About Me

My photo
Journalist, Author, Columnist. My Twitter handle: @seemagoswami

Wednesday, February 13, 2019

Tidying up

Do you want to “Marie Kondo” your life and home? I am not so sure about that…

You know what doesn’t “spark joy” in my heart? The thought of emptying out my closets and dumping every item on my bed so that I can touch each of them and see if they “spark joy”. If anything, the very thought of undertaking such an enterprise strikes terror in my heart.

In case you have been living under a rock (or more likely, don’t have a Netflix subscription) this is, apparently, the litmus test to determine whether you should keep an item of clothing or toss it. And while the rest of the world seems to be going a bundle on this method of de-cluttering and tidying up, I can’t help but think that’s too much pressure to put on an inanimate object – let alone its owner.

An outfit can do many things. It can help us project a professional image when we set out to go to work. It can be a marker of our personal style. It can take us from day to evening with a few key changes of accessories.

An outfit can have emotional heft. A pair of skinny jeans that you no longer fit into becomes a talisman of sorts as you promise yourself to go on a diet so that you can wear it again. You may never slip on that short skirt again now that you are past 50; but discarding it seems too much like bidding goodbye to that youthful version of yourself. The saris you inherited from your mom make you tearful rather than joyous; and yet you can’t bear to put them someplace you’ll never see them.

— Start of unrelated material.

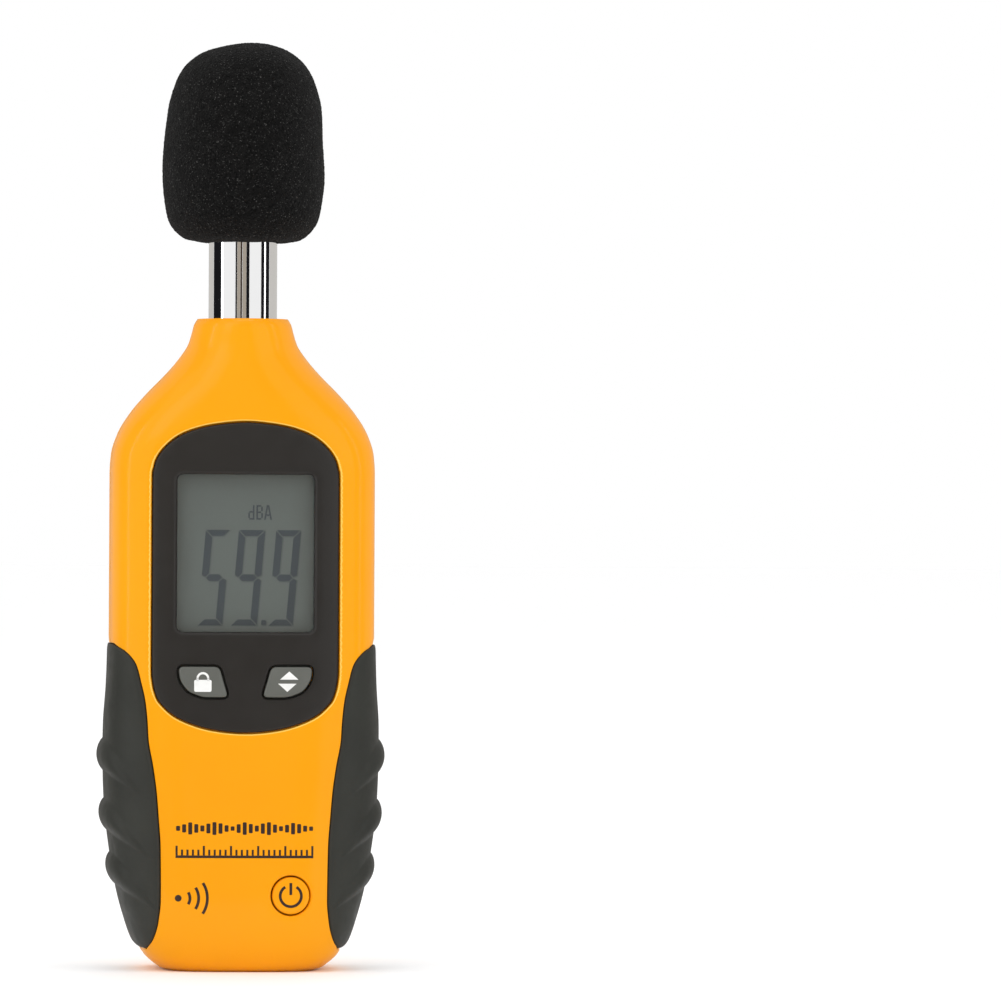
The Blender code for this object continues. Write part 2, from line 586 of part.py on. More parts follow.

But how many outfits in your wardrobe can really “spark joy”? Maybe I am turning into a crusty old curmudgeon in my middle age, but I can’t summon up that sentiment for more than half a dozen pieces. And all of them are special occasion outfits that have sentimental value to me. I certainly couldn’t devise an everyday wardrobe around these choices.

So, if I went by the “spark joy” motto, I would end up with some beautiful occasionwear that had special meaning for me. But I would have nothing to wear every day as I set out to work.

But that’s not how the new guru of tidying up, Marie Kondo, sees it. According to her, if an item – not just clothing, but any household item ranging from kitchen utensils to decorative items to books – does not “spark joy” when you hold it in your hands, then it is time to let it go. Once you have administered this test to all the stuff in your household you will be left with a pared-down house that is cleaner, tidier and less overwhelming to live in. And while I remain a sceptic, there are many people across the world who have bought into this message.

A tiny doll-like figure with a porcelain complexion and a 1000-watt smile, Kondo is the personification of the tidy houses she likes to create. She embodies the aesthetic of less is more; of pared-down perfection that allows no room for mess and clutter. And it doesn’t exactly hurt that she is from Japan, the land of curated interiors and landscaped exteriors, that exerts a strong hold on the popular imagination with its refined culture and eye for detail.

So, it’s only fitting that Eastern mysticism also plays a part in this de-cluttering process. The “cleaning” sessions begin with Marie leading the residents of the house in an impromptu meditation session in which they thank the house for looking after them. And before you can discard a single item from your household, you have hold it and thank it for its service over the years.

I am pretty sure that if a new-age American guru from San Francisco tried this, he or she would soon become a figure of fun, but because Marie Kondo carries the weight of Japanese mysticism on her slender shoulders, the entire world seems happy to play along.

But if this was just about tidying our living spaces, throwing out the junk that we all tend to accumulate and hold on to over the years, I could understand the appeal. What I can’t get on board with is the equivalence that is drawn between de-cluttering your space and de-compressing your mind.

Kondo maintains that letting go of things and making your surroundings less cluttered will make you feel better about yourself and more in control of your life. That a tidy space will have a calming effect on you and allow you to function better. Declutter your home, she says, and you will automatically declutter your mind.

Well, I have my doubts about that.

I find that it is the people who feel that they have no control over the rest of their life who try and impose some sort of order on their immediate surroundings. They try to create an ordered universe around them precisely because they can’t deal with, or are overwhelmed by, the messy world that exists outside their door. They try and deal with the chaos inside their heads by trying to create order in the physical realm that surrounds them.

The true test of a de-cluttered mind is that it can exist peacefully with a bit (or a lot) of clutter.

Or, at least, that’s what I tell myself as I sit here, writing this column surrounded by the clutter that I call my life. Marie Kondo would be appalled, but I find that a little bit of a mess makes me feel right at home.